Reynolds characterisation in Eversion is deeper than in his award-winning Revelation Space series but, in those books, Reynolds characters are lesser players within a vast hard science, space opera, framework. Inhibitor Phase (Gollancz, $32.99) is the fourth in the series. By the late 28th century, humanity only survives in a few isolated pockets hiding from the the Inhibitors, powerful ancient machines determined to wipe out technological civilisations wherever they find them. In a complex narrative framework, both at the personal and galactic level, Reynolds follows humanity trying to survive in a universe that "doesn't give a damn about what's fair and right".
UNDER NEW MANAGEMENT
Charles Stross' Quantum of Nightmares (Orbit, $45) is the 11th in another long-running and popular series - the Laundry Files - which blends satire of politics, corporations and bureaucracy with espionage plot lines and Lovecraftian horror.

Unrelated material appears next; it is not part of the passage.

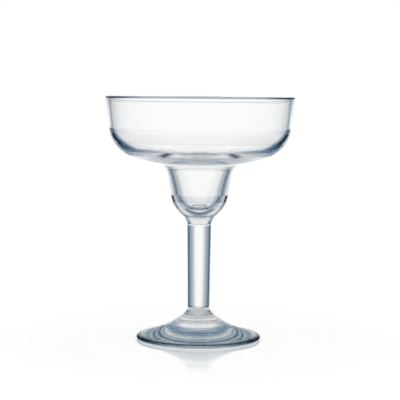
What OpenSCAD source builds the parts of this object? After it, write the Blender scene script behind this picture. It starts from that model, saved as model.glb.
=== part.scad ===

In Quantum of Nightmares, the New Management government, not worried by having an ancient powerful God as its prime minister, has taken England back to some late 18th century settings, including making public executions the norm for minor offences. Stross' normal dark humour could be termed gallows humour in this instance. The complex plot line, with an eclectic cast of characters, is underpinned by reflections on economic inequalities and social welfare issues, in which the vulnerable and unemployed literally become food for thought.